The Diplomat
Ciudadanos Parliamentary Group submitted a non-legislative proposal requesting the Government to report on the impact of vaccines and resources donated by Spain to COVAX and calling for this mechanism to be maintained “beyond COVID-19” and contribute to equitable access to vaccines against other infectious diseases.
“The Global Access Fund for COVID-19 Vaccines (COVAX) is one of the fundamental pillars of the vaccine distribution system to prevent SARS-CoV-2 infection and the development of severe clinical cases of the COVID-19 disease worldwide”, states the proposal, presented last October 11 for debate in the Commission on International Cooperation for Development of the Congress of Deputies.
According to Ciudadanos, COVAX was born “as the opportunity for those developing countries to access vaccines against COVID-19 without resorting to counterproductive measures that have been put on the table by those who have no respect for fundamental rights and freedoms, such as expropriations or suspensions of intellectual property rights”. Therefore, the motion continues, COVAX is “the best option for combining the freedom of companies to innovate and develop new solutions that respond to the problems infectious diseases pose to global public health while ensuring that the entire world population does not face insurmountable socioeconomic barriers to accessing these solutions.”
“Despite the success of this initiative, COVAX is, for now, a mechanism created ad hoc for the global COVID-19 pandemic, and therefore has no aspiration of permanence,” it continues. “However, problems in equitable access to vaccines are not characteristic of COVID-19, but affect all infectious diseases that claim the lives of millions of people every year around the world, especially in developing countries,” it adds. “For example, malaria, tuberculosis and HIV/AIDS remain among the ten leading causes of death in the developing world” and the example of the first vaccine against malaria, recently approved by the World Health Organization (WHO) and whose “main challenge is to develop this vaccine on a massive scale and, especially, to get it to where it is most needed”, reveals that “the problem that COVAX came to solve is far from being left behind”.
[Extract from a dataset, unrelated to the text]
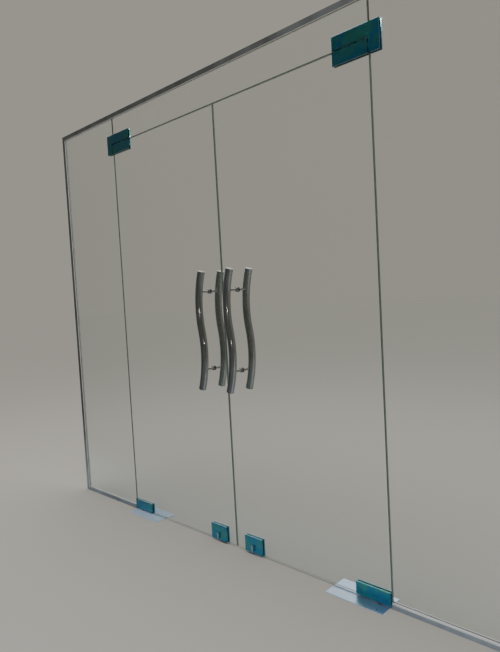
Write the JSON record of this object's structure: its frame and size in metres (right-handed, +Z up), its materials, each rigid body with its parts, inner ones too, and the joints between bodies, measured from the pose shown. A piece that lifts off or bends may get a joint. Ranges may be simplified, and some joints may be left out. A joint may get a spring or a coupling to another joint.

Therefore, the motion urges the Government to “defend, within the United Nations, the need for the COVAX mechanism to be maintained beyond the COVID-19 pandemic to ensure equitable access to vaccines for all types of infectious diseases by the population of less developed countries”. It also asks the Executive to increase the Spanish contribution to the COVAX mechanism, “both in terms of funding committed so that it can develop its storage and distribution functions and in terms of doses donated by our country”, and proposes the preparation of “a report of results detailing the impact generated by the resources and vaccines donated by Spain to the COVAX mechanism during the years 2020 and 2021, to be presented to the Parliament in the first three months of next year 2022”.